=== What you need to do ===
Starting at the line that contains "top_plate();", reproduce each line exactly up to and including the line that contains "if empty is". Reproduce nothing else.

=== Extracted records ===
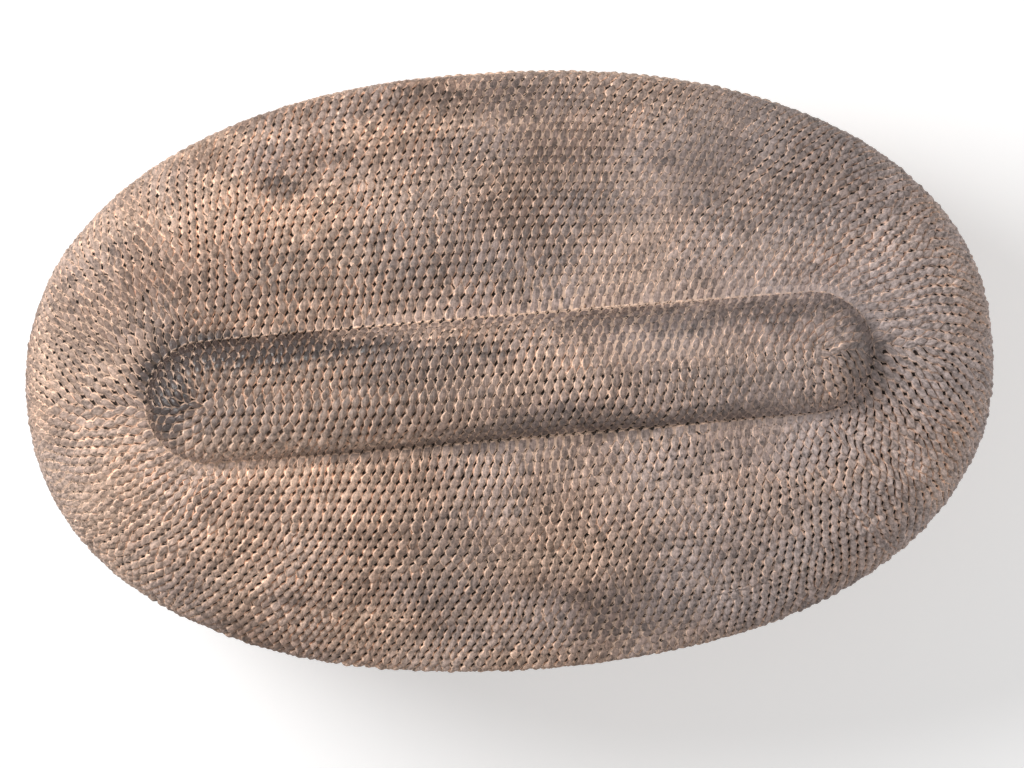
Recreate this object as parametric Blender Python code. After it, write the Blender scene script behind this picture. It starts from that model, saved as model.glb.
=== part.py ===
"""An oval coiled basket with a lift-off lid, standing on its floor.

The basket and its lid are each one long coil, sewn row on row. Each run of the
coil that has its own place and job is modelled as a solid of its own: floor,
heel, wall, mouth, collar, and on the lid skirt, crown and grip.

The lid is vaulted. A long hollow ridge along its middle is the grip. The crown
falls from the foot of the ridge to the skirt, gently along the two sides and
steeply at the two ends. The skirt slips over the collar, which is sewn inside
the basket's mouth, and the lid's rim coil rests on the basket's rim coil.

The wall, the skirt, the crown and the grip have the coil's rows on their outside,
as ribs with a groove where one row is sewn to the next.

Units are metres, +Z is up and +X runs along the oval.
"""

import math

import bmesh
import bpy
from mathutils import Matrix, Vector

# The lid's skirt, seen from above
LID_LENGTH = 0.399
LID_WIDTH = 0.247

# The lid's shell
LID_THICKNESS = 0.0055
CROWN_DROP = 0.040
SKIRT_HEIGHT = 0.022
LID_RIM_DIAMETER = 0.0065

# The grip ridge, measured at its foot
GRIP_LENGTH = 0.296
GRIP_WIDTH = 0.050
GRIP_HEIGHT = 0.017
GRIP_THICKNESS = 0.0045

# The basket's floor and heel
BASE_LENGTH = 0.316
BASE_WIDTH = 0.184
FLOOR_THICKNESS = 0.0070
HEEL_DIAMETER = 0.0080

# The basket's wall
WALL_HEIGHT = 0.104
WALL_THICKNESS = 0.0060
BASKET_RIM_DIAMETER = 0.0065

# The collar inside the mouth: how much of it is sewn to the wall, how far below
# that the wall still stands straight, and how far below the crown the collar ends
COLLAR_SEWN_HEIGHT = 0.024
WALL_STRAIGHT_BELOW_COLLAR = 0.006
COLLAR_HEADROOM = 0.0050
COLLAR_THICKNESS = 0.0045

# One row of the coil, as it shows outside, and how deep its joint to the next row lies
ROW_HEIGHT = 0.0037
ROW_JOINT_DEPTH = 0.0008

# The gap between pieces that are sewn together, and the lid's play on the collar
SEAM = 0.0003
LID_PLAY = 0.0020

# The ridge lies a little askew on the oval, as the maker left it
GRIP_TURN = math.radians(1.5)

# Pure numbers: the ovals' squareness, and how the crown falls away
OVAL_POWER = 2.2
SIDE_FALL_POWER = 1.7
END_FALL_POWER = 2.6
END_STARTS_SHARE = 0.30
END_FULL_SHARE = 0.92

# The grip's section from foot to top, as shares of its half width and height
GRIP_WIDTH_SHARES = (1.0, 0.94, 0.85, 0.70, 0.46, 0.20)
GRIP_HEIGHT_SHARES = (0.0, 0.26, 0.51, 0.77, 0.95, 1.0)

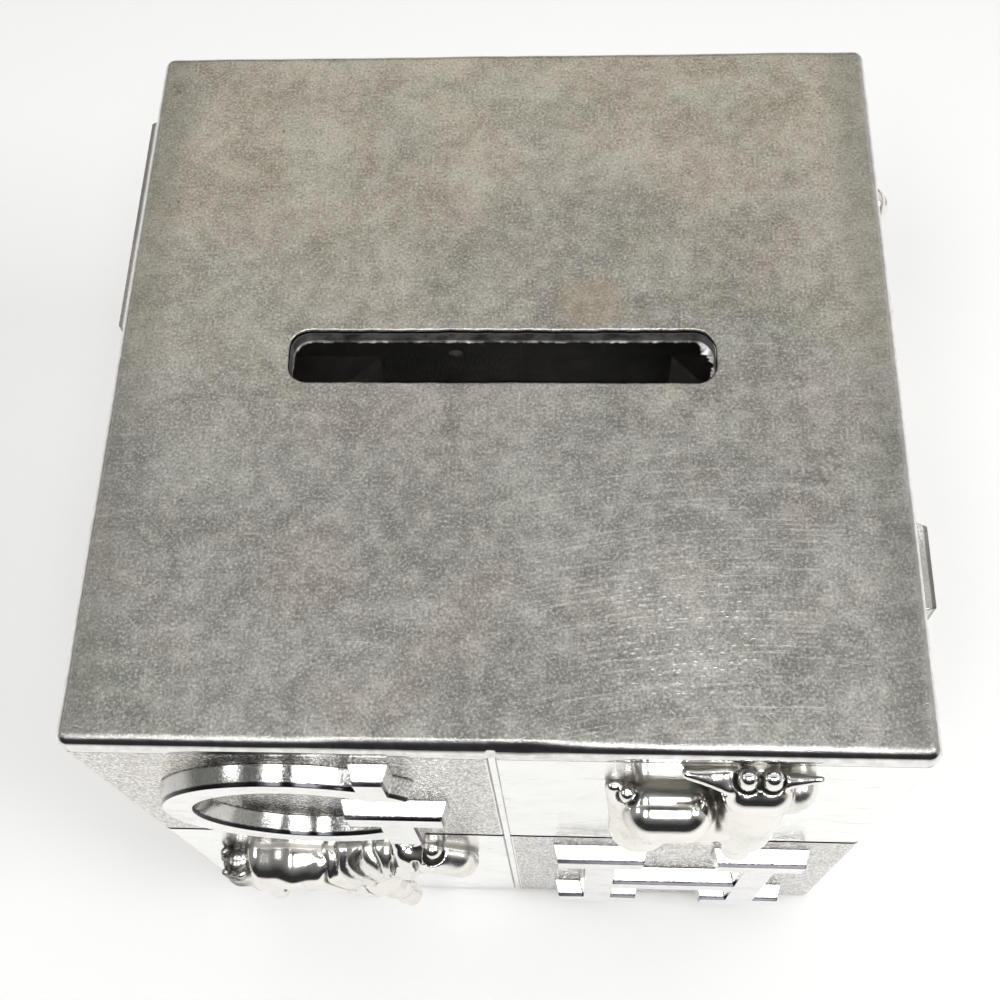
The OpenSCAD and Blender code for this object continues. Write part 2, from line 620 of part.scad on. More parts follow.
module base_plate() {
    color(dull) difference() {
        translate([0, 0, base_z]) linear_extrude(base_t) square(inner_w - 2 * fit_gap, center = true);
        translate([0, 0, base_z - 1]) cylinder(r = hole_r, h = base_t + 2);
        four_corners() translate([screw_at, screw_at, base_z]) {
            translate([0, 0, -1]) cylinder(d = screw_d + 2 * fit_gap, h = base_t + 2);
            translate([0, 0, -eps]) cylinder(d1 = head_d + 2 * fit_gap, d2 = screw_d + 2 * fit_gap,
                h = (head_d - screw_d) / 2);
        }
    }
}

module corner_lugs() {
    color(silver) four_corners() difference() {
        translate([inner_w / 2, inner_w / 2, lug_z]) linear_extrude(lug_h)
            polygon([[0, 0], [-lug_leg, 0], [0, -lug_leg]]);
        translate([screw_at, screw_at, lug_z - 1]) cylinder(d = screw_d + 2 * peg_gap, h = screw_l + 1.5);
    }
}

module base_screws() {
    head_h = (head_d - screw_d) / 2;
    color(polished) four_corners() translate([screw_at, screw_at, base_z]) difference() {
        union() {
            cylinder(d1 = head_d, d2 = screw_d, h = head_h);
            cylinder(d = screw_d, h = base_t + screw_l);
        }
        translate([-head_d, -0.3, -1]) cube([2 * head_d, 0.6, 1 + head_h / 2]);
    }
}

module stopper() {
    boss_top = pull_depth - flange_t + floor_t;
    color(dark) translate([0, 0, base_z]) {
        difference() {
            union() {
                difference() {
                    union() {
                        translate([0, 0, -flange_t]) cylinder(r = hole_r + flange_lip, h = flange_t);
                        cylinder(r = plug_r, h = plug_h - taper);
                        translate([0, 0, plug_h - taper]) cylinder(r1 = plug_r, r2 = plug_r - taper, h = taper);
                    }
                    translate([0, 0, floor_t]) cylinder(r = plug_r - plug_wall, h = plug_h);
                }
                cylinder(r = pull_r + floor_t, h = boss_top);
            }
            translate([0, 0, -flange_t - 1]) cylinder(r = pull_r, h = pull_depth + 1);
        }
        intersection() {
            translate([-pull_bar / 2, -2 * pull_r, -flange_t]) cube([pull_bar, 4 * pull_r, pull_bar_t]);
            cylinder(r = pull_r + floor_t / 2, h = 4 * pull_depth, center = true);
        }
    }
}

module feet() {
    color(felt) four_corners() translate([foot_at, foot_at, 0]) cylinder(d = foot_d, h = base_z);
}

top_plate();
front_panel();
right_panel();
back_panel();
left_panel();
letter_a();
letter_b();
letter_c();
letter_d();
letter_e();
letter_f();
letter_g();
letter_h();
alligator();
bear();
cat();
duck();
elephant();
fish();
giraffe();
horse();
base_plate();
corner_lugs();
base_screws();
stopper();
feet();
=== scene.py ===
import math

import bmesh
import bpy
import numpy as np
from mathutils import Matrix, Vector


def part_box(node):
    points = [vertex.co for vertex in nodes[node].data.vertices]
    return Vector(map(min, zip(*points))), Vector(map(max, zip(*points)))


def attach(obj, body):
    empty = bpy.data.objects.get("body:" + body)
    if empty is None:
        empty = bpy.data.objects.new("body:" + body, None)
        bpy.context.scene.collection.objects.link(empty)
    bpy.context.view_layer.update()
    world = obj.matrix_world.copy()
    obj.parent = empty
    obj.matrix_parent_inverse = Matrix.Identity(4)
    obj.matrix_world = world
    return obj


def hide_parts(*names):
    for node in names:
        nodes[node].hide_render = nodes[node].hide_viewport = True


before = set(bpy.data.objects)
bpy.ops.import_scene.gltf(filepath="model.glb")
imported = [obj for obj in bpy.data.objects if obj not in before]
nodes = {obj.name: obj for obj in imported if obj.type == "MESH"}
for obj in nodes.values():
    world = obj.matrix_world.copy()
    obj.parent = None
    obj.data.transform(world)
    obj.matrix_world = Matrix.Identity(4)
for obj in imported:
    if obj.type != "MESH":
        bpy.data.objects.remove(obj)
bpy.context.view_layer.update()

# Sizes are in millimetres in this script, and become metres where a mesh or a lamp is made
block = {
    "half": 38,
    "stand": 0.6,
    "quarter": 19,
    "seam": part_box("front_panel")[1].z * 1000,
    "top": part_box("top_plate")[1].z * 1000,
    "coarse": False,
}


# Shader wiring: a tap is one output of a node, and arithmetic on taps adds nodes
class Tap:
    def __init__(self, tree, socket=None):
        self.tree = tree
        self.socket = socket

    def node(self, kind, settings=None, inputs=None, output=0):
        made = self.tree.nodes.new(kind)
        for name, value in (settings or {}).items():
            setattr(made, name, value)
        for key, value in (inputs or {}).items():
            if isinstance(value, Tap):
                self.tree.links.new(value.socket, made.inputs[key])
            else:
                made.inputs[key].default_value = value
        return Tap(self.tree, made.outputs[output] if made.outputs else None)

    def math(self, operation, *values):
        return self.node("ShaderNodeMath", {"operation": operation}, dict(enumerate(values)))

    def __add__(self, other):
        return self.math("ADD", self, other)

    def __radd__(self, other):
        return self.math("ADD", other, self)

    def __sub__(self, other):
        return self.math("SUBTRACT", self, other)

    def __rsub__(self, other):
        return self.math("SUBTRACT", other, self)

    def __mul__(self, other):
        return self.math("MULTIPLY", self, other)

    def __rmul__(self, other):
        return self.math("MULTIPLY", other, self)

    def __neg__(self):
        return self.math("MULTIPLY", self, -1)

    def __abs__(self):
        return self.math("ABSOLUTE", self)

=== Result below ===
top_plate();
front_panel();
right_panel();
back_panel();
left_panel();
letter_a();
letter_b();
letter_c();
letter_d();
letter_e();
letter_f();
letter_g();
letter_h();
alligator();
bear();
cat();
duck();
elephant();
fish();
giraffe();
horse();
base_plate();
corner_lugs();
base_screws();
stopper();
feet();
=== scene.py ===
import math

import bmesh
import bpy
import numpy as np
from mathutils import Matrix, Vector


def part_box(node):
    points = [vertex.co for vertex in nodes[node].data.vertices]
    return Vector(map(min, zip(*points))), Vector(map(max, zip(*points)))


def attach(obj, body):
    empty = bpy.data.objects.get("body:" + body)
    if empty is None:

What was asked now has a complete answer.